ダンサー4名を専門ジャンル別で見ていくと、ハウスが1名、ブレイクが1名、高校ダンス部大会を初めて観るというコンテンポラリーダンサーが2名。逆に、大会に出場したチームは、ほとんどがヒップホップ、ジャズ、ロック系のチーム。ブレイクは数チーム、ハウスは1チーム、コンテと呼べるようなスタイルのチームは見当たらなかった。

筆者も大会の審査員を務めることがあるが、例えばブレイクダンサーはジャズのチームのテクニックの審査は甘くなり、その逆も然りという傾向を感じる。オールドスクールのダンサーがその系統のチームを高評価するような場面も見る。
そういう意味では、ダンス界には他競技のようなプロの審査員は存在していないのだ。審査員が現役の人気ダンサーであり、そのバリューがイベントのバリューを付加する形は、ストリートダンスイベントの名残と言えよう。

加えて言えば、出場者の男女比が女性8〜9割なのに対して、審査員の男女比率は7(男性)/2(女性)。男女による審査の違いが明確にあるとまでは言わないが、男性が思う「カッコイイ」と女性が思う「ステキ」の観点は違うだろう。両者は歩み寄ることはできるが、審査ともなれば当然自分本位となる。いわゆる「好み」が出てくるのだ。
特に今回のスモールクラスの結果は「男っぽい」匂いがあったと個人的には思う。
ちなみにチアダンス大会の審査員はほぼ女性。チアダンサーとしての経歴や知名度によるものではなく、共通の審査訓練をした審査団により構成されている。

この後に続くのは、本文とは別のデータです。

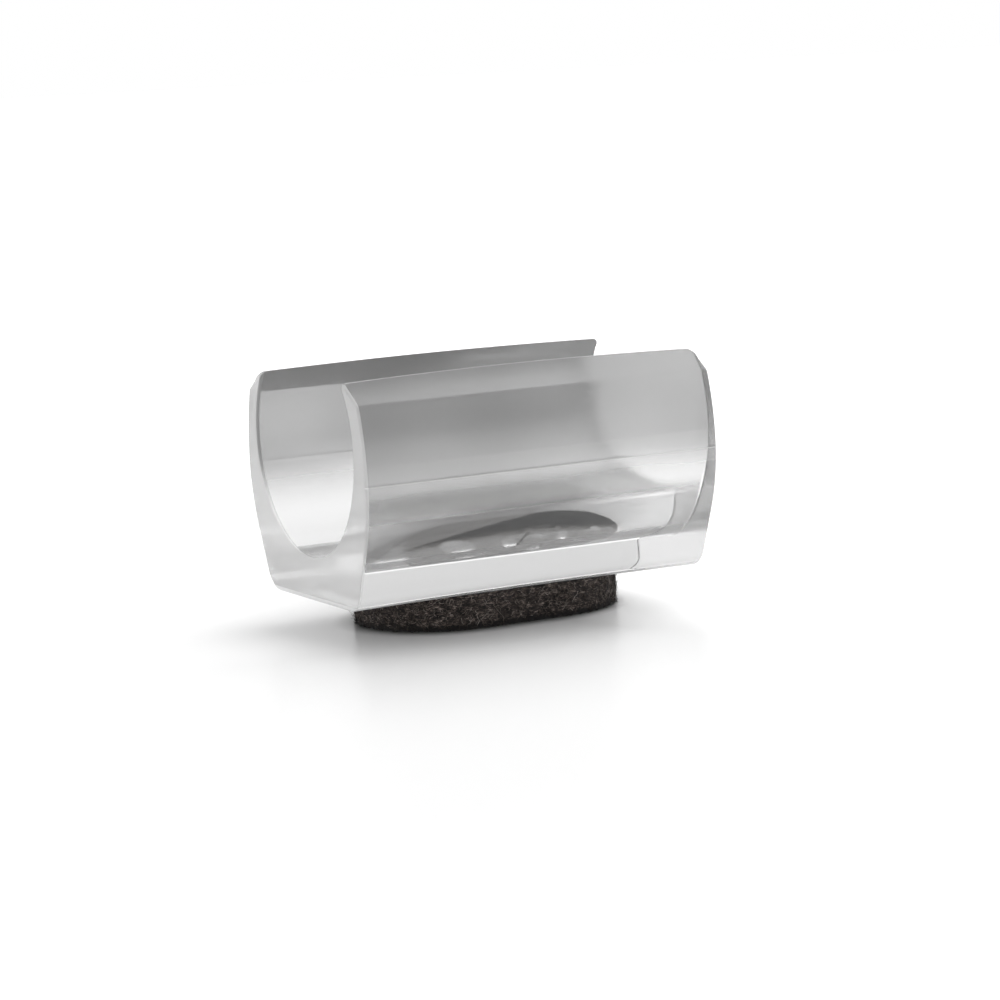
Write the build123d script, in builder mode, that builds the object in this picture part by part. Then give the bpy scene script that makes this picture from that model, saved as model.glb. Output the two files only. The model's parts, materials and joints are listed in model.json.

今回のダンサー審査員の経歴や見識自体は素晴らしく、その力量を疑っているわけではない。ただ、日本一の高校ダンス部チームを決める審査員の選定として「わかりすく適切」であっただろうか。
他ジャンルの識者から見た評価が大事なのもわかる。大会関係者の審査員は「一般目線を大事にする」という意味合いで列席しているという。では、大会の審査の軸となる「専門目線」はどの程度占めているのだろうか?
コンテ系ジャッジの総評にあった「世界中で自分たちにしかない振り付けや構成でやってほしい」というのはプロダンサーの理想としては素晴らしいが、学生ダンス大会の評価基準としては目線が高すぎやしないだろうか?

優勝した2チームや入賞チームの頑張りに水を差すつもりはないが、今回の結果にはそういった審査システムが大きく影響していると例年以上に強く感じた。全員が納得できるような結果はもちろんあり得ない。ただ、ほとんど全員が納得して参加できる大会の体制を整えることが、最大規模を誇るダンススタジアムの今後にとって最大の課題ではないだろうか。

学生たちは、当日発表される審査員の審査によって、2〜3年間の血のにじむような努力の結果が出されることに覚悟を決めて挑んでいる。どんな結果が出ようと受け止めようと、仲間と手を握りしめ、震えながら結果発表の瞬間を聞き入っている。

ダンススタジアムのみならず、すべてのダンス部大会が部員たちのそんな覚悟に値する大会であり、審査システムであり、学生ファーストの理念を持っていること。
ただ乱立するのではなく、各大会の多様性がそのままダンスの多様性や可能性を引き出していくような状況を心から望んでいます。